## What to do
Quote, please, the line with "build_door_seal(door_parent)", the line with "bpy.data.objects.remove(obj)", and every line between them, exactly and with nothing else.

Start

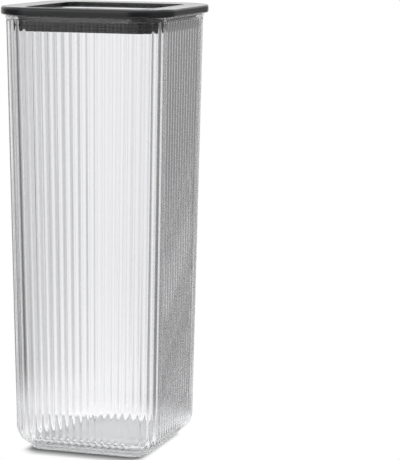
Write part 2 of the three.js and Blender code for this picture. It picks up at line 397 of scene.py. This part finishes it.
def ring(name, path, corner=None, first=None, last=None):
    """The piece whose section is a path of half widths and heights, run anticlockwise.

    Each point of the path becomes a rounded square of its half width at its height.
    """
    half, z = path.T
    corner = half - CORNER_CENTRE if corner is None else corner
    x, y = outline(half, corner, RING_SHARE)
    rows = np.stack([x, y, np.broadcast_to(z[:, None], x.shape)], -1)
    return surface(name, rows, closed=first is None, first=first, last=last)


print("the corners inside the lid are centred", CORNER_CENTRE, "mm from the middle, both ways")

# %% [markdown]
# ### The lid's frame
#
# The frame is the part that a hand grips: its outer edge is rounded above and below, and its inner
# edge drops to the sunk panel, which sits in a rebate under it. Its outer corners are rounder than
# the mouth's, so the points near the outer edge get a corner radius of their own.

# %% Lid frame
FRAME_HALF = frame_high[0]
FRAME_CORNER = 26.0
FRAME_TOP_ROUND = 1.7
FRAME_BOTTOM_ROUND = 1.4
FRAME_HOLD = 0.4
OUTER_ZONE = 3.0  # from the outer edge in, where the outer corner radius holds
PANEL_HALF = panel_high[0]
PANEL_GAP = 0.25
BOND_GAP = 0.1  # between the panel and the frame's lip above it
RECESS_HALF = 40.9
RECESS_FLOOR = panel_high[2] + BOND_GAP
REBATE_HALF = PANEL_HALF + PANEL_GAP

turn = quarter(10)
under = FRAME_BOTTOM_ROUND * (1 - np.sin(turn)), FRAME_BOTTOM_ROUND * (1 - np.cos(turn))
over = FRAME_TOP_ROUND * (1 - np.cos(turn)), FRAME_TOP_ROUND * (1 - np.sin(turn))
path = np.concatenate([
    [[FRAME_HALF - FRAME_BOTTOM_ROUND - FRAME_HOLD, frame_low[2]]],
    np.stack([FRAME_HALF - under[0], frame_low[2] + under[1]], -1),
    np.stack([FRAME_HALF - over[0], frame_high[2] - over[1]], -1),
    [[FRAME_HALF - FRAME_TOP_ROUND - FRAME_HOLD, frame_high[2]]],
    rounded_path([
        (RECESS_HALF, frame_high[2], 0.6),
        (RECESS_HALF, RECESS_FLOOR, 0.15),
        (REBATE_HALF, RECESS_FLOOR, 0.1),
        (REBATE_HALF, frame_low[2], 0.2),
    ]),
])
inwards = FRAME_HALF - path[:, 0]
corner = np.where(inwards < OUTER_ZONE, FRAME_CORNER - inwards, path[:, 0] - CORNER_CENTRE)
lid_frame = ring("frame_ring", path, corner)
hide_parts("lid_frame")

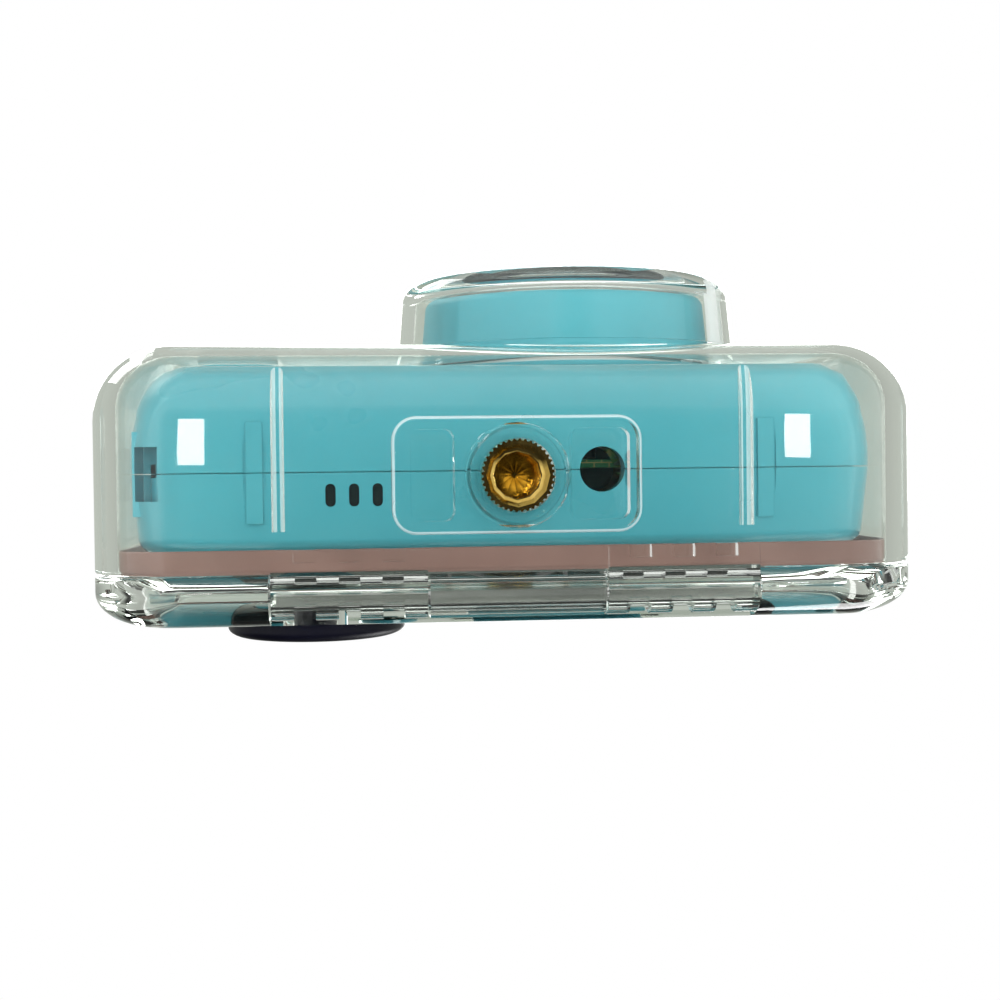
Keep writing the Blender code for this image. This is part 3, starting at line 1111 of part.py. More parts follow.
def build_arrow_key(name, middle, parent):
    """A quarter of the ring round the OK key, facing the direction at this angle in degrees."""
    span = 41.0
    centre = (PAD_X, PAD_Z)
    outline = arc(centre, KEY_RING_RADIUS, middle - span, middle + span, 8)
    outline += arc(centre, KEY_RING_INNER, middle + span - 3.0, middle - span + 3.0, 6)
    raised = KEY_FACE_Y - 0.3 * MM
    piece(name, extruded("Y", outline, key_floor_y(), raised), "cyan_plastic", (PAD_X, raised, PAD_Z), parent)


def build_top_button(name, x, radius, parent):
    centre = (x, CAMERA_SEAM_Y)
    under = flange_top(radius)
    top = CAMERA_TOP + BUTTON_PROUD
    flange = radius + FLANGE_WIDTH
    profile = [(flange, under - FLANGE_HEIGHT), (flange, under), (radius, under), (radius, top - 0.4 * MM),
               (radius - 0.4 * MM, top)]
    piece(f"{name}_button", turned("Z", centre, profile, 20), "cyan_plastic",
          (x, CAMERA_SEAM_Y, CAMERA_TOP), parent)


def build_camera(parent):
    build_front_cover(parent)
    build_rear_cover(parent)
    build_case_screws(parent)
    build_grip(parent)
    build_lens(parent)
    build_electronics(parent)
    build_small_inside(parent)
    build_rear_panel(parent)
    build_ok_key(parent)
    for name, angle in (("up", 90), ("left", 0), ("down", 270), ("right", 180)):
        build_arrow_key(f"key_{name}", angle, parent)
    for name, x, _, radius in plunger_sizes():
        build_top_button(name, x, radius, parent)


def build_housing(parent, door_parent, latch_parent):
    build_housing_front(parent)
    build_port_window(parent)
    build_tripod_insert(parent)
    build_hinge_pin(parent)
    build_latch_pin(parent)
    build_latch_clip(latch_parent)
    build_housing_door(door_parent)
    build_door_seal(door_parent)
    build_pad_cover(door_parent)
    for name, x, cap, _ in plunger_sizes():
        build_plunger(name, x, cap, parent, parent)


def main():
    clear_scene()
    base = pivot("base", (0.0, 0.0, 0.0))
    build_housing(base, pivot("door_axis", (0.0, HINGE_Y, HINGE_Z)),
                  pivot("latch_axis", (LATCH_X, LATCH_PIVOT_Y, LATCH_PIVOT_Z)))
    build_camera(base)


main()
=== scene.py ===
"""Looks for a compact camera in its clear, hinged waterproof housing."""

import math

import bmesh
import bpy
from mathutils import Matrix, Vector


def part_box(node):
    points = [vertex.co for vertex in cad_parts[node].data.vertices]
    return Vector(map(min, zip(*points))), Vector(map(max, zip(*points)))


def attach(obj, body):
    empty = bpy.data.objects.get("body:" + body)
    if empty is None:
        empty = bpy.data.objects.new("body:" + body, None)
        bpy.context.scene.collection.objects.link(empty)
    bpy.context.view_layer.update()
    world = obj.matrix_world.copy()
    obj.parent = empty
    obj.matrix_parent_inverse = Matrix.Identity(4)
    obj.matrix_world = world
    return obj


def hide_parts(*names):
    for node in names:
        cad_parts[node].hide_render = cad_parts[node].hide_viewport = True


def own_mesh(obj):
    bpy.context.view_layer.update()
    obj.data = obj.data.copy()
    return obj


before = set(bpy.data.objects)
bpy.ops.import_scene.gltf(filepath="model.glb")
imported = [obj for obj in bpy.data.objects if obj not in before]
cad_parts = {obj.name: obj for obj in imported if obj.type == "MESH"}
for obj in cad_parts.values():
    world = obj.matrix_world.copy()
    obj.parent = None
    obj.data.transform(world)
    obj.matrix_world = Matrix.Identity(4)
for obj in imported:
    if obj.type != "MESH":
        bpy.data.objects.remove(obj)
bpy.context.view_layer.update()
MM = 0.001

# ---------------------------------------------------------------- sizes, from the CAD nodes


def box_mm(node):
    low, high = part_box(node)
    return [c / MM for c in low], [c / MM for c in high]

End

## Written solution
    build_door_seal(door_parent)
    build_pad_cover(door_parent)
    for name, x, cap, _ in plunger_sizes():
        build_plunger(name, x, cap, parent, parent)


def main():
    clear_scene()
    base = pivot("base", (0.0, 0.0, 0.0))
    build_housing(base, pivot("door_axis", (0.0, HINGE_Y, HINGE_Z)),
                  pivot("latch_axis", (LATCH_X, LATCH_PIVOT_Y, LATCH_PIVOT_Z)))
    build_camera(base)


main()
=== scene.py ===
"""Looks for a compact camera in its clear, hinged waterproof housing."""

import math

import bmesh
import bpy
from mathutils import Matrix, Vector


def part_box(node):
    points = [vertex.co for vertex in cad_parts[node].data.vertices]
    return Vector(map(min, zip(*points))), Vector(map(max, zip(*points)))


def attach(obj, body):
    empty = bpy.data.objects.get("body:" + body)
    if empty is None:
        empty = bpy.data.objects.new("body:" + body, None)
        bpy.context.scene.collection.objects.link(empty)
    bpy.context.view_layer.update()
    world = obj.matrix_world.copy()
    obj.parent = empty
    obj.matrix_parent_inverse = Matrix.Identity(4)
    obj.matrix_world = world
    return obj


def hide_parts(*names):
    for node in names:
        cad_parts[node].hide_render = cad_parts[node].hide_viewport = True


def own_mesh(obj):
    bpy.context.view_layer.update()
    obj.data = obj.data.copy()
    return obj


before = set(bpy.data.objects)
bpy.ops.import_scene.gltf(filepath="model.glb")
imported = [obj for obj in bpy.data.objects if obj not in before]
cad_parts = {obj.name: obj for obj in imported if obj.type == "MESH"}
for obj in cad_parts.values():
    world = obj.matrix_world.copy()
    obj.parent = None
    obj.data.transform(world)
    obj.matrix_world = Matrix.Identity(4)
for obj in imported:
    if obj.type != "MESH":
        bpy.data.objects.remove(obj)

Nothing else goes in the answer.